A personalidade civil, e seus direitos decorrentes, inicia-se com o nascimento de uma pessoa e termina com a sua morte, conforme o art. 6º do CC. No entanto, alguns direitos da personalidade, como a honra e a imagem, podem ser protegidos mesmo após o falecimento, especialmente quando lesados indiretamente.
Esses direitos permanecem, o art. 12 do CC define a tutela sobre eles "Art. 12. Pode-se exigir que cesse a ameaça, ou a lesão, a direito da personalidade, e reclamar perdas e danos, sem prejuízo de outras sanções previstas em lei. Parágrafo único. Em se tratando de morto, terá legitimação para requerer a medida prevista neste artigo o cônjuge sobrevivente, ou qualquer parente em linha reta, ou colateral até o quarto grau."
É possibilitado, portanto, aos herdeiros defesa dos direitos de personalidade do de cujus, cabe a eles zelarem pela memória do ente falecido. O professor Silvio Romero Beltrão define que “Nesse sentido, o CC concede legitimidade aos herdeiros para proteger a memória do falecido, os quais podem exercer a tutela jurídica dos direitos da personalidade”
Silvio Beltrão define ainda que os direitos de personalidade são relativos ao ser, do que se pode identificar como relativos a alguém “Os direitos de personalidade, como primeiro conceito afim dos direitos fundamentais, são posições jurídicas do homem que ele tem pelo simples fato de nascer e viver; são aspectos imediatos da exigência de integração do homem, e ainda condições essenciais ao ser e dever ser.”
Esse cenário, de permanência da personalidade de alguém mesmo após a sua morte e tutela dos direitos dela decorrentes suscita questões jurídicas complexas. No campo do direito sucessório digital, discute-se o destino dos dados relativos a alguém após a sua morte, a partir do nível de acesso dos herdeiros a eles A professora Priscilla Barbiero, em sua tese de mestrado, de 2023, observa que os modelos tradicionais não são suficientes para tratar dos chamados “bens híbridos” - de valor patrimonial, afetivo e informacional dos dados digitais de uma pessoa.

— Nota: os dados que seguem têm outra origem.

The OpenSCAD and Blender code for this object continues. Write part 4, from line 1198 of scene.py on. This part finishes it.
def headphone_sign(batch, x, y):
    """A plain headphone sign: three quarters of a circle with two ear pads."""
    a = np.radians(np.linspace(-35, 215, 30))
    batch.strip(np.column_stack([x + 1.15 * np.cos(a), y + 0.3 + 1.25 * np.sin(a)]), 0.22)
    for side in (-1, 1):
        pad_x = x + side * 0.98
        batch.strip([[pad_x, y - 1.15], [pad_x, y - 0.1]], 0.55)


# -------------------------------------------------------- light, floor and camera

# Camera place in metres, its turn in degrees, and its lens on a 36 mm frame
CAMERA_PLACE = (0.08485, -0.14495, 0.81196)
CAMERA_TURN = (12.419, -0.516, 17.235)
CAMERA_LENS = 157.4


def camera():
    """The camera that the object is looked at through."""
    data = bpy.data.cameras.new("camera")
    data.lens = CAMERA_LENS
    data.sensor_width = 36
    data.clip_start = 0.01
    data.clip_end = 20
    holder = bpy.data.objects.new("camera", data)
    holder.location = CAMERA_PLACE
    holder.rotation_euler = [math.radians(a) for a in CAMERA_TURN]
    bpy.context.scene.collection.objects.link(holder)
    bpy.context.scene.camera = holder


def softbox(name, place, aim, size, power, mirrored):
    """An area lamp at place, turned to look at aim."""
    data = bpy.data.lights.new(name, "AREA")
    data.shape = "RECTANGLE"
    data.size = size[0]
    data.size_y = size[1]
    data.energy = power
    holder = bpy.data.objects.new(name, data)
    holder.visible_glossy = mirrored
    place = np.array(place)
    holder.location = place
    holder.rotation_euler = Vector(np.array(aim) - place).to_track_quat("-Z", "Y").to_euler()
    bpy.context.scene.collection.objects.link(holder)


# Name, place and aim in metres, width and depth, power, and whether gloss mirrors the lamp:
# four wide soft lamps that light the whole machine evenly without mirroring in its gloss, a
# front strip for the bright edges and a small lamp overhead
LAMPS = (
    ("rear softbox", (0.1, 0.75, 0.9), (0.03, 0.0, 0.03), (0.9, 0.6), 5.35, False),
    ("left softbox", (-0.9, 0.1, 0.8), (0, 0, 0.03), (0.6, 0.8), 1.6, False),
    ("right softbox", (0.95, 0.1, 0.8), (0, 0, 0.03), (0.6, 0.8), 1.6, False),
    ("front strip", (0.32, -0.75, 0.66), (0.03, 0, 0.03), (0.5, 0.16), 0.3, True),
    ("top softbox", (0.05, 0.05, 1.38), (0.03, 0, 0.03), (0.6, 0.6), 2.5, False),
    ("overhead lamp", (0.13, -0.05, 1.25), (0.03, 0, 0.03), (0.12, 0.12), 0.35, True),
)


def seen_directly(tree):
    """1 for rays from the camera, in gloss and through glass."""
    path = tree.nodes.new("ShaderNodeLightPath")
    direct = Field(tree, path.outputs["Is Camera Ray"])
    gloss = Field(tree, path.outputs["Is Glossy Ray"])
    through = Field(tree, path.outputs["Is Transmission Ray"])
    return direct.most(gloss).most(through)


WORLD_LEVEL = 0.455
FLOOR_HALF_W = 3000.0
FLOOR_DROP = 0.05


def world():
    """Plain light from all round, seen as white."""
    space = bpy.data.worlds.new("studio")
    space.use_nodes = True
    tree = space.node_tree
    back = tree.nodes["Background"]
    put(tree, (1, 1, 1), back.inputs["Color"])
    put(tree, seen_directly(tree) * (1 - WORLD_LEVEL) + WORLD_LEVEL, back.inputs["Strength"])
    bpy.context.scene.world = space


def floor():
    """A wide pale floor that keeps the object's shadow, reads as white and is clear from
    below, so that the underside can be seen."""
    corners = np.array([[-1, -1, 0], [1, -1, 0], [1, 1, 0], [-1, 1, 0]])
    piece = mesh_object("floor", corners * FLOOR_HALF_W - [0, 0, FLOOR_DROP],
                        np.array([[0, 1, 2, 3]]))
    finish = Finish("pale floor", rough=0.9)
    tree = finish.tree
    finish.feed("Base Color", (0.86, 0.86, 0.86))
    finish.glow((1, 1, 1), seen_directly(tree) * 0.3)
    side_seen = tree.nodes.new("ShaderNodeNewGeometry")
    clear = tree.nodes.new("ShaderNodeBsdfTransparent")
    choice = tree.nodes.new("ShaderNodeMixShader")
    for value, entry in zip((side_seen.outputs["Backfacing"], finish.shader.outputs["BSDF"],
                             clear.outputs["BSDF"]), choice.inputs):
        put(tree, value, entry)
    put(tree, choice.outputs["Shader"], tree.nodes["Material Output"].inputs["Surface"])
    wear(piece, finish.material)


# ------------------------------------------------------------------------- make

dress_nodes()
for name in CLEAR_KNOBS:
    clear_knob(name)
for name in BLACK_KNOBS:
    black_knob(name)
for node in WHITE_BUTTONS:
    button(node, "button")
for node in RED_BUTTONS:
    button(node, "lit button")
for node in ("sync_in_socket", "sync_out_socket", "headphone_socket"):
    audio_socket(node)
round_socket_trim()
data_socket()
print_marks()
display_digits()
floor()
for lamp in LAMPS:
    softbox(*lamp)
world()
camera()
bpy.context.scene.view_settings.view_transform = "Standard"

Em especial quanto ao acesso e tutela dos dados, há visões mais arraigadas e mais abertas ao acesso e utilização dos dados digitais pós mortem.

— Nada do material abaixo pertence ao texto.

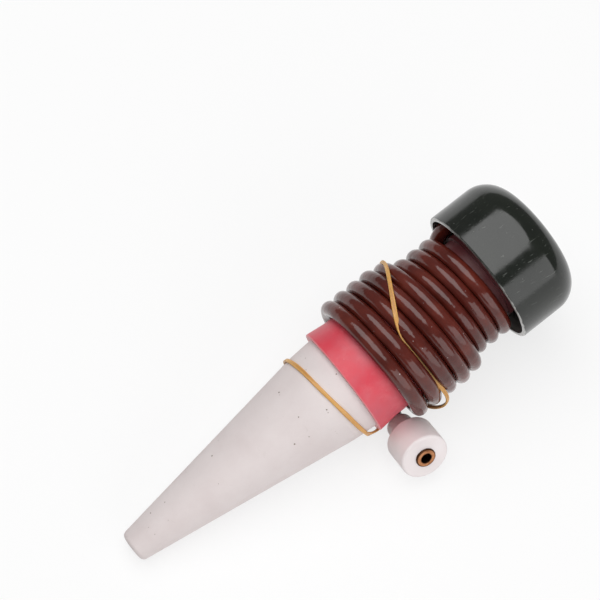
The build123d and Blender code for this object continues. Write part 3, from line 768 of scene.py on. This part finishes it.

Segundo ela: “Embora tenham trazido excelentes contribuições para a temática, não se mostraram suficientes para uma tutela adequada em relação aos bens híbridos. [...] O presente trabalho sugere uma terceira via, sob a perspectiva do Direito Civil-Constitucional, que harmonize as duas correntes.”

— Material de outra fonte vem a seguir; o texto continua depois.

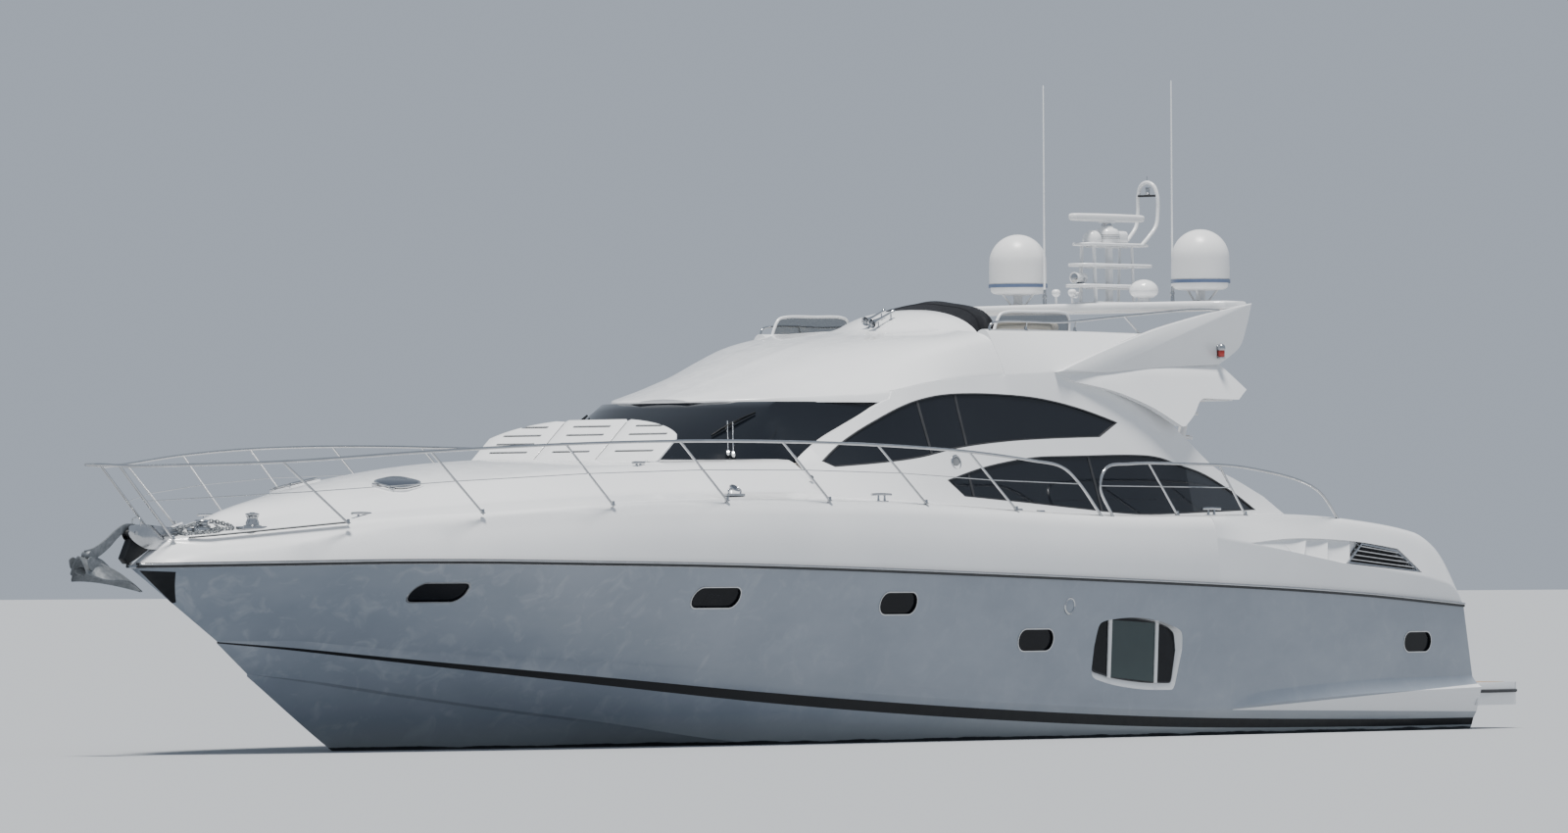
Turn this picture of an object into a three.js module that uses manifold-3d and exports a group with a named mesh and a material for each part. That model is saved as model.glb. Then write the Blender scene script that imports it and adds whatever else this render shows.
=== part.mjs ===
// A flybridge motor yacht, 21.6 m long over hull and platform, afloat at its waterline.
// Millimetres. +X is forward, +Y is port and +Z is up. z = 0 is the waterline, amidships.

import * as THREE from 'three';
import { mergeVertices } from 'three/addons/utils/BufferGeometryUtils.js';
import Module from 'manifold-3d';

const wasm = await Module();
wasm.setup();

// Driving dimensions

const GAP = 0.4; // clearance between pieces that rest on each other
const RUN = 8; // clearance around pieces that move

const STERN_X = -9450; // rub rail at the transom
const STEM_X = 10800; // rub rail at the stem
const SOLE_Z = 1450; // cockpit sole
const SALOON_AFT_X = -4500; // aft bulkhead
const SALOON_FRONT_X = 1900; // front end of the side panels
const SALOON_HALF = 1950; // half breadth of the saloon well
const EAVES_Z = 3720; // top of the side panels
const FLY_FRONT_X = -1600; // front end of the flybridge well
const FLY_AFT_X = -5880; // aft end of the flybridge
const FLY_SOLE_Z = 3880; // flybridge sole
const FLY_WELL_HALF = 1440; // half breadth of the flybridge well
const SKIN = 60; // thickness of the side panels
const GLASS = 12; // thickness of the glazing
const SHORTEST = 0.1; // detail below this is dropped from a cut piece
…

Os desafios da era digital se assemelham aos da época do autômatos, mas agora vão além das questões técnico-jurídicas, envolvendo ética, luto, memória e inovação, À medida que a inteligência artificial simula relações humanas, até mesmo com os que já partiram, o Direito se vê diante da necessidade de estabelecer limites e responsabilidades. A tecnologia, a dor e a saudade se entrelaçam em novas formas de vínculo pós-morte, como os bonecos reborn à semelhança de falecidos, com ou sem IA, que materializam essa tentativa de reviver laços. Entre a lembrança e a presença, o Direito deve atuar com sensibilidade, garantindo tanto a dignidade dos que se foram quanto a proteção das emoções dos vivos - para que a saudade, ainda que programada, nunca perca sua humanidade.